= GIVEN EXERCISE =
Exactly the lines from the line with "BRONZE, 0.4, 1.0)" to the line with "return t * t * (3 - 2 * t)" should be extracted, both included, with no other lines.
+++
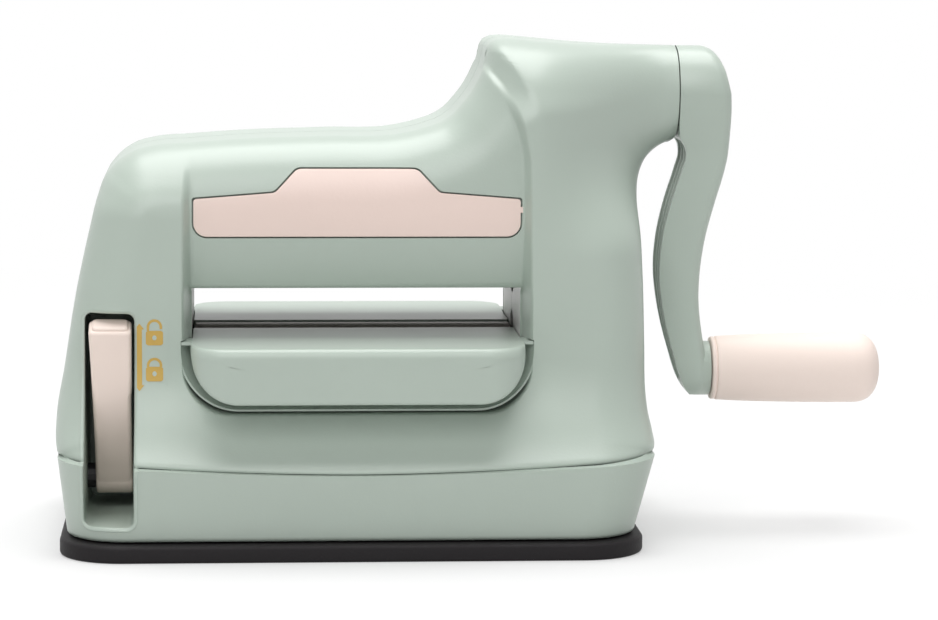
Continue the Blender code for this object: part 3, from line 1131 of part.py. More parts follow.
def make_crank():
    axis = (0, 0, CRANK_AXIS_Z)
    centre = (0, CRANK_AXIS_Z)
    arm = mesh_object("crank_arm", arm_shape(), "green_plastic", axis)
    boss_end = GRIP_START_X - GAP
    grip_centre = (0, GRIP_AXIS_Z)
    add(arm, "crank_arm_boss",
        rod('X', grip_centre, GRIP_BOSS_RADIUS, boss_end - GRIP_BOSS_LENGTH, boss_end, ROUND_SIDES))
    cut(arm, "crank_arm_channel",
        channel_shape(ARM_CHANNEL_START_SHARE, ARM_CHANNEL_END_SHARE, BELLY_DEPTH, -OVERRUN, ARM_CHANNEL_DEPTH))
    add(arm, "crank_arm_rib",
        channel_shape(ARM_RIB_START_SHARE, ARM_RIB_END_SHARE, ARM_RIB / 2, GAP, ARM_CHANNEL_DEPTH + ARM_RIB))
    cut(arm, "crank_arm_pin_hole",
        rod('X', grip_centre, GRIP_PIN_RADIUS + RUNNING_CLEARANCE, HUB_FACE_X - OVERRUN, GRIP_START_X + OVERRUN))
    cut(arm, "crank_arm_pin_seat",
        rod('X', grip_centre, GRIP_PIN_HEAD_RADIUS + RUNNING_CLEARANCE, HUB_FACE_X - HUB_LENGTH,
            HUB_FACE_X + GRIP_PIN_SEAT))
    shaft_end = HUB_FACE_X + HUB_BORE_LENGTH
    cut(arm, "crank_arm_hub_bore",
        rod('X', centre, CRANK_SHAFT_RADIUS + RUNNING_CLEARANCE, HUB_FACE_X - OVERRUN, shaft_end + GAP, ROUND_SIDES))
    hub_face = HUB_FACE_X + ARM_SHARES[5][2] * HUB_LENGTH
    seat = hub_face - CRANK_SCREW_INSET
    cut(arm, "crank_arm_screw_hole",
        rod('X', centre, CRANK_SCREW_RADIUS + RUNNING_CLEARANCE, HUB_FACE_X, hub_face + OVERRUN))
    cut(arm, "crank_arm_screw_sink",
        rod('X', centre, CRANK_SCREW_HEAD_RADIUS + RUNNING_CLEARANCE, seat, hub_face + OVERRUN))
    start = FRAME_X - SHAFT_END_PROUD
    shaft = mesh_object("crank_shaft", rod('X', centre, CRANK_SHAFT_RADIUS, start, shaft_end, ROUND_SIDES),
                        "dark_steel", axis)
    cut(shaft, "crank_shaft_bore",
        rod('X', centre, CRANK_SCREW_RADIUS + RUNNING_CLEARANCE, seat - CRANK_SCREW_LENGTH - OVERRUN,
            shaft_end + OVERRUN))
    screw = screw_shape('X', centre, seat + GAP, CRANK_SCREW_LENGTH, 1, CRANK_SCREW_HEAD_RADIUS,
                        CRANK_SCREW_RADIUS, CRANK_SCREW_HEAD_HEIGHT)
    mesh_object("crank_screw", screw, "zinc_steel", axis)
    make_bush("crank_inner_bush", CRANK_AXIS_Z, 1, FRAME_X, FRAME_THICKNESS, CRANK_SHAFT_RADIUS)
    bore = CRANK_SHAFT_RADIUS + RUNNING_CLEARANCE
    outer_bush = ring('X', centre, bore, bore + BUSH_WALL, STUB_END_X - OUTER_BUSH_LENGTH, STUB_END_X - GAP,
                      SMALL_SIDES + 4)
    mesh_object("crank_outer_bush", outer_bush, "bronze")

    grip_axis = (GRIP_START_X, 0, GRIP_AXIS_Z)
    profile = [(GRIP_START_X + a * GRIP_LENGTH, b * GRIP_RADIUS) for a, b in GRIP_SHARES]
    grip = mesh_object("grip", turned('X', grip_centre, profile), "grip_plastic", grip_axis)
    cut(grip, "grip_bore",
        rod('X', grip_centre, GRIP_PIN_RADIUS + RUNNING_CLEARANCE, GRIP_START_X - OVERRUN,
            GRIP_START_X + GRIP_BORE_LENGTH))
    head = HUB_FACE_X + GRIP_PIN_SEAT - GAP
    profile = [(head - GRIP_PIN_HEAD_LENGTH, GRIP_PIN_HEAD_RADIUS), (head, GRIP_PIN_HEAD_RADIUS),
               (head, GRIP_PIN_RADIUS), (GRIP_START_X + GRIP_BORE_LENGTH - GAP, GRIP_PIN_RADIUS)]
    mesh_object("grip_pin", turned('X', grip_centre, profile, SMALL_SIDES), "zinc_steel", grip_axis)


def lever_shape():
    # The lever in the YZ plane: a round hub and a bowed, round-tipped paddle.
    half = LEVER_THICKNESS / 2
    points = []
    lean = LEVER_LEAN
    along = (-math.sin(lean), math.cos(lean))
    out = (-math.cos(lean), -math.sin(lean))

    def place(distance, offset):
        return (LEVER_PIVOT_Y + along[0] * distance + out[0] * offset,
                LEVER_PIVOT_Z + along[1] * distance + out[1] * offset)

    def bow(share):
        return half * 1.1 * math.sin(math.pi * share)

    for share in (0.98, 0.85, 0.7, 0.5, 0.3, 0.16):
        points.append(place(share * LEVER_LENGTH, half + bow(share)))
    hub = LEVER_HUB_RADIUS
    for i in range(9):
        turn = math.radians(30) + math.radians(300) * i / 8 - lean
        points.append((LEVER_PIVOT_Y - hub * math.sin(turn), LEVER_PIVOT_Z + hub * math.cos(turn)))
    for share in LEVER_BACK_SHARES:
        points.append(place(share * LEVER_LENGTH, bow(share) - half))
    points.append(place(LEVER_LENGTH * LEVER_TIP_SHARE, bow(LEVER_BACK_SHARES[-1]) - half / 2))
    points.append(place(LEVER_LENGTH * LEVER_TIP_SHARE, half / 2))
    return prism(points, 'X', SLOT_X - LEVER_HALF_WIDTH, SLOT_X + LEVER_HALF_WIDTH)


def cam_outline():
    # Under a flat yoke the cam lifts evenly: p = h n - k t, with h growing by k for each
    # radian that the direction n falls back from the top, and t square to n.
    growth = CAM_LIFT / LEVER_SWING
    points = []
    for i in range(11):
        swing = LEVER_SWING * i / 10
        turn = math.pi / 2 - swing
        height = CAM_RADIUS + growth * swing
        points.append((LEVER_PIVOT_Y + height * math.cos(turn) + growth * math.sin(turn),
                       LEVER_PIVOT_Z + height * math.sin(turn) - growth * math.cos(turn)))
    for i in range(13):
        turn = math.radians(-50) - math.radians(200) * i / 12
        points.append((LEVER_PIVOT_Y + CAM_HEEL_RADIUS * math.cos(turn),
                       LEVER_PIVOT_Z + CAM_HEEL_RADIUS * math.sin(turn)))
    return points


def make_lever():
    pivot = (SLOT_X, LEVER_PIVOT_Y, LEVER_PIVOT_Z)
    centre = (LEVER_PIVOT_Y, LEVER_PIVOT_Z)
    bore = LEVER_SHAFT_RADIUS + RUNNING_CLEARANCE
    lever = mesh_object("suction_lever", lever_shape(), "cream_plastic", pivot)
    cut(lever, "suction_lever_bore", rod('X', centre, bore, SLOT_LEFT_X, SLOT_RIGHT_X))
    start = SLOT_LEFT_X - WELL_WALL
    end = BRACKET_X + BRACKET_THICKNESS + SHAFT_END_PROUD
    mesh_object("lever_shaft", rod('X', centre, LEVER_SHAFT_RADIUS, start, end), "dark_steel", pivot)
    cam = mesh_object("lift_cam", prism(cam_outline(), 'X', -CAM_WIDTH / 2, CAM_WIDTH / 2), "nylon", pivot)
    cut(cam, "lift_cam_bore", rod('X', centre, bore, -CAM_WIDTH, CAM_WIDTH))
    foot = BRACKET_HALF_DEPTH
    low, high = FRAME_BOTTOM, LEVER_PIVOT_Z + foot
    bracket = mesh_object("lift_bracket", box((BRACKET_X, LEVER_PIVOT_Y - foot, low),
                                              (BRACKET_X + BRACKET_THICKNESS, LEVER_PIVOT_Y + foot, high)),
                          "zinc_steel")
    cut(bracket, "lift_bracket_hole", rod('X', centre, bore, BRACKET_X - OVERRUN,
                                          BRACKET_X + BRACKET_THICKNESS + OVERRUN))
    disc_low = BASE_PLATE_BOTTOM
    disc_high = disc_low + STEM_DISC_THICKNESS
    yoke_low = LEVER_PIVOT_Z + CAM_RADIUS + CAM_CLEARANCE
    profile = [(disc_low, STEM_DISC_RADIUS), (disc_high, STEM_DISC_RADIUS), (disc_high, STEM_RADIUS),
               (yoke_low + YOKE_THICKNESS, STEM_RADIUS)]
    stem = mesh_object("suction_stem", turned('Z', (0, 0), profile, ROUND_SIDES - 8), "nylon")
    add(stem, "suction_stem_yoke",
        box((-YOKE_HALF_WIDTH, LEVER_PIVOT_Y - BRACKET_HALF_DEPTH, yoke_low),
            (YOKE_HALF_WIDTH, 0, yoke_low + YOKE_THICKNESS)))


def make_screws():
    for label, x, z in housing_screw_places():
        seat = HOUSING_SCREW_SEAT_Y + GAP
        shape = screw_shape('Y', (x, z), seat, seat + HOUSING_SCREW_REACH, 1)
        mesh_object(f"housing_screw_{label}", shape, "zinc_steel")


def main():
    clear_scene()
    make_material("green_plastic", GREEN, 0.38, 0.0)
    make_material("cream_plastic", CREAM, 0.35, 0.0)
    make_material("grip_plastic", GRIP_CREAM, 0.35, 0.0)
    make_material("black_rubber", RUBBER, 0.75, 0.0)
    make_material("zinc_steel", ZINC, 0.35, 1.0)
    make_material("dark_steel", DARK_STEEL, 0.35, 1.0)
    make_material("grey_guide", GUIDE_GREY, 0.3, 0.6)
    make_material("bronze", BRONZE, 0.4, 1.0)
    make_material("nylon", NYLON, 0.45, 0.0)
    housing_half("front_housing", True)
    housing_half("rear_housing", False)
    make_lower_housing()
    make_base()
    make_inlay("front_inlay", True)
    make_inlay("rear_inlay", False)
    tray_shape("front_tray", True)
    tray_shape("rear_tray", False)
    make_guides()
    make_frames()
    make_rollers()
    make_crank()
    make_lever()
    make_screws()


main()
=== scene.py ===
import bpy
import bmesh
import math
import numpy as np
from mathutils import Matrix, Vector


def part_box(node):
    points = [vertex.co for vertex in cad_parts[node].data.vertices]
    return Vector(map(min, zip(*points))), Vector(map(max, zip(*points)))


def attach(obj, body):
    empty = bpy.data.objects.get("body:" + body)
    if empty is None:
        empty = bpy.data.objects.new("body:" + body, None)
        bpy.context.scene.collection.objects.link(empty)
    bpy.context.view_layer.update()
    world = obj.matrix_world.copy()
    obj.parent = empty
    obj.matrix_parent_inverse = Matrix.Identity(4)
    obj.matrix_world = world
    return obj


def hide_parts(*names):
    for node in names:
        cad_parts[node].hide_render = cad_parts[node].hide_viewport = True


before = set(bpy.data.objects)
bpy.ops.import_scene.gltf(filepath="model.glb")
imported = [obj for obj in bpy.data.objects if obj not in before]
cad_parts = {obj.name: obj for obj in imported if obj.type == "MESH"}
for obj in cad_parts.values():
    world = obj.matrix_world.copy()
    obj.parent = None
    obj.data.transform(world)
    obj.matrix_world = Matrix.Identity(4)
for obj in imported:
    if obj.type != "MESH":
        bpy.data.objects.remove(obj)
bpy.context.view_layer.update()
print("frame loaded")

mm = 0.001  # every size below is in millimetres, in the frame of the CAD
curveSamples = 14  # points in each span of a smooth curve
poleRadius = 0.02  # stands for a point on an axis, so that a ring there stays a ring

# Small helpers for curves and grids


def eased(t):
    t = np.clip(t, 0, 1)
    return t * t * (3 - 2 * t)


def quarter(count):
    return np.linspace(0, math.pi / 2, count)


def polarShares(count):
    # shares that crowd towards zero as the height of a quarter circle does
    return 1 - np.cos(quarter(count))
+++
= RESULT OF THIS EXERCISE =
    make_material("bronze", BRONZE, 0.4, 1.0)
    make_material("nylon", NYLON, 0.45, 0.0)
    housing_half("front_housing", True)
    housing_half("rear_housing", False)
    make_lower_housing()
    make_base()
    make_inlay("front_inlay", True)
    make_inlay("rear_inlay", False)
    tray_shape("front_tray", True)
    tray_shape("rear_tray", False)
    make_guides()
    make_frames()
    make_rollers()
    make_crank()
    make_lever()
    make_screws()


main()
=== scene.py ===
import bpy
import bmesh
import math
import numpy as np
from mathutils import Matrix, Vector


def part_box(node):
    points = [vertex.co for vertex in cad_parts[node].data.vertices]
    return Vector(map(min, zip(*points))), Vector(map(max, zip(*points)))


def attach(obj, body):
    empty = bpy.data.objects.get("body:" + body)
    if empty is None:
        empty = bpy.data.objects.new("body:" + body, None)
        bpy.context.scene.collection.objects.link(empty)
    bpy.context.view_layer.update()
    world = obj.matrix_world.copy()
    obj.parent = empty
    obj.matrix_parent_inverse = Matrix.Identity(4)
    obj.matrix_world = world
    return obj


def hide_parts(*names):
    for node in names:
        cad_parts[node].hide_render = cad_parts[node].hide_viewport = True


before = set(bpy.data.objects)
bpy.ops.import_scene.gltf(filepath="model.glb")
imported = [obj for obj in bpy.data.objects if obj not in before]
cad_parts = {obj.name: obj for obj in imported if obj.type == "MESH"}
for obj in cad_parts.values():
    world = obj.matrix_world.copy()
    obj.parent = None
    obj.data.transform(world)
    obj.matrix_world = Matrix.Identity(4)
for obj in imported:
    if obj.type != "MESH":
        bpy.data.objects.remove(obj)
bpy.context.view_layer.update()
print("frame loaded")

mm = 0.001  # every size below is in millimetres, in the frame of the CAD
curveSamples = 14  # points in each span of a smooth curve
poleRadius = 0.02  # stands for a point on an axis, so that a ring there stays a ring

# Small helpers for curves and grids


def eased(t):
    t = np.clip(t, 0, 1)
    return t * t * (3 - 2 * t)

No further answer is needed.